Each country implemented a thing called VAT MOSS, and you can register with a country's tax authority to use their VAT MOSS system. You only have to do this in one country. Once a quarter you submit a VAT MOSS form that lists your sales in each EU country and how much VAT you collected. You pay that to the tax authority of the country whose VAT MOSS system you use, and they distribute the appropriate amount to each country.

They don't want it to be trivial for online buyers in high VAT counties to claim they are in some low VAT country, so merchants are not allowed to simply collect the VAT for whatever country the customer picks on the "country" drop down during check out. The merchant is required to have two pieces of non-contradictory evidence to justify their choice of which country's VAT to collect. One can be the country selected by the customer.

What we normally use where I work is the customer's selected country and the country that MaxMind's ip to country database says they are ordering from. If those two agree that's two pieces of non-contradictory evidence and we're done.

That's good enough most of the time but sometimes it fails. In that case I'll lookup the bank that issued their credit card from the BIN. Almost every time that bank turns out to be a bank from the country that the customer claimed to be from, giving two pieces of non-contradictory evidence for that country. Maybe once or twice the bank from the BIN did not match the claimed country but did match the IP country, so I went with that instead.

There have only been a handful of times when that was not good enough, and I had to dive into their past orders, support tickets, and logs of their software contacting our update servers to play detective and try to get enough evidence to justify picking a country.


I wonder how this will work for the UK post-Brexit. Do you have any educated guesses?


These are my guesses. Not sure how educated they are.

I'd expect it to depend on the nature of the post-Brexit relationship between the UK and the EU. They will have some sort of treaty or agreement on trade, and that will probably include something about handling taxes.

In the best case they cooperate fully and keep the VAT MOSS system working like it does now. That will result in no change from a VAT reporting and collection point of view.

In the worst case they do not cooperate. The consequences of that depend on where the seller is located.

If the seller is not in the UK and not in the EU, then the result is to approximately double the quarterly paperwork. Instead of reporting to the VAT MOSS system of one country and having it distribute the tax to all the others, they will have to report to one EU country VAT MOSS to deal with all of the EU, and to the UK tax authorities to deal with VAT for UK customers. My guess is that those currently using UK VAT MOSS will most likely switch to Ireland VAT MOSS for their EU VAT, to stick with an English speaking country.

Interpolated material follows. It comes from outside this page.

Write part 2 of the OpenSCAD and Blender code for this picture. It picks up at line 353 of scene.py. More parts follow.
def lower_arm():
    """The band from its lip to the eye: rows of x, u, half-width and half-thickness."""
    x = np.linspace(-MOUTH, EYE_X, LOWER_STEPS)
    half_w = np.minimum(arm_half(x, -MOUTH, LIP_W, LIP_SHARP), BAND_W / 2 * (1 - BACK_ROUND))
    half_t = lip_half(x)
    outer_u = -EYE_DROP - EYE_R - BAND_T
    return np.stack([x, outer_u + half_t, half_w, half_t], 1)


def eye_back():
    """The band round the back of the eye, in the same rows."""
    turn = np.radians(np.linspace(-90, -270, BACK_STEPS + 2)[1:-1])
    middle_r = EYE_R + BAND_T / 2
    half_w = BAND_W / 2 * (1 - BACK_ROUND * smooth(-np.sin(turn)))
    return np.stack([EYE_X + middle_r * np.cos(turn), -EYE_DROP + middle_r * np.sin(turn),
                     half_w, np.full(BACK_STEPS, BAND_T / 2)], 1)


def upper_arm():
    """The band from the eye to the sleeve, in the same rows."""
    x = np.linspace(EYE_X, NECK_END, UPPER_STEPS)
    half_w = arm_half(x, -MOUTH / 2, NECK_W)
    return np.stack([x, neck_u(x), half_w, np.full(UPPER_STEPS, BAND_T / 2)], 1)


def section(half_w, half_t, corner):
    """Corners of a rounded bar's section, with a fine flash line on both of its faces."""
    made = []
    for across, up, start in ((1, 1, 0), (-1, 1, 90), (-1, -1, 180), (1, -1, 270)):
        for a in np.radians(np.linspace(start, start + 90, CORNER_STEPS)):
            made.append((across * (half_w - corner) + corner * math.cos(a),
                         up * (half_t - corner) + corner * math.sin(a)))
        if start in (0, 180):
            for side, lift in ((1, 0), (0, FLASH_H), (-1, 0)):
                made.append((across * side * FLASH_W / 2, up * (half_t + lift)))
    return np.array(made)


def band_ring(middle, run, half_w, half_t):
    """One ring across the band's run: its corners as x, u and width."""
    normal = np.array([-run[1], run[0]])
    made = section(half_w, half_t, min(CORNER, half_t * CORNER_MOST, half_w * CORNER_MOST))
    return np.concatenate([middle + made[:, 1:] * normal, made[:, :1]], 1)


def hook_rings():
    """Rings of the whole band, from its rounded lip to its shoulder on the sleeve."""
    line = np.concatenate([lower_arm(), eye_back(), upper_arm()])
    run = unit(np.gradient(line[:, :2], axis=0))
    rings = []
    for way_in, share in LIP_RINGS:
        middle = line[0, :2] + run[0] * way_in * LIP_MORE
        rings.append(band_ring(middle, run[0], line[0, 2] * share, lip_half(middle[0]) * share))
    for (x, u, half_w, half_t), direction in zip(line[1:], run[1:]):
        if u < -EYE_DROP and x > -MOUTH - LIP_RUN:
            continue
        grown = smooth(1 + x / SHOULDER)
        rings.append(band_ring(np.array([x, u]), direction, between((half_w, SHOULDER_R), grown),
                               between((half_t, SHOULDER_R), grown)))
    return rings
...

If the seller is in the UK, and not in the EU, then the "do not cooperate" case is not as big an impact. That's because the UK VAT MOSS system cannot be used by UK merchants to report UK VAT. They can only use it to report non-UK VAT. They have to file separate paperwork with the UK tax authorities for UK VAT. So worst case for these sellers is that UK VAT MOSS goes away and they have to register with some EU country's VAT MOSS to deal with EU VAT. After that, they are essentially in the same position they are now: they are still reporting to both the UK tax authority and to a VAT MOSS. All that changes is that they might have to use a different VAT MOSS.


Thank you for the interesting reply.

One question:

> UK VAT MOSS system cannot be used by UK merchants to report UK VAT. They can only use it to report non-UK VAT

Why is that? Was it a deliberate choice by the UK tax authorities?


I don't know for sure why it works that way.

My guess would be that it is because each country has its own rules about how VAT works for for things sold to buyers in their country. Each country would like to fully apply its rules to all purchases by its residents, but they recognize that it would be unwieldy and expensive for sellers to have to deal with minutia of the VAT rules of a couple dozen different countries.

VAT MOSS is a compromise that simplifies the rules, so that a seller selling into several foreign EU countries only has to deal with one unified set of rules through the VAT system. Instead of having to know details of the tax law of several countries, the seller only need to know the VAT rate for each. That's much easier to deal with.

I'd guess that they don't apply VAT MOSS to sales by domestic sellers to domestic buyers because they consider their own tax rules superior to the rules under VAT MOSS.


>> They can't store the numbers themselves except the last four digits IIRC.)

That's not actually true. Vendors usually have to store the entire number (but not the CVV/CVN). Most of them show you the last 4 numbers to prevent shoulder surfing and accidentally disclosing the number to someone who's taken over your accounts.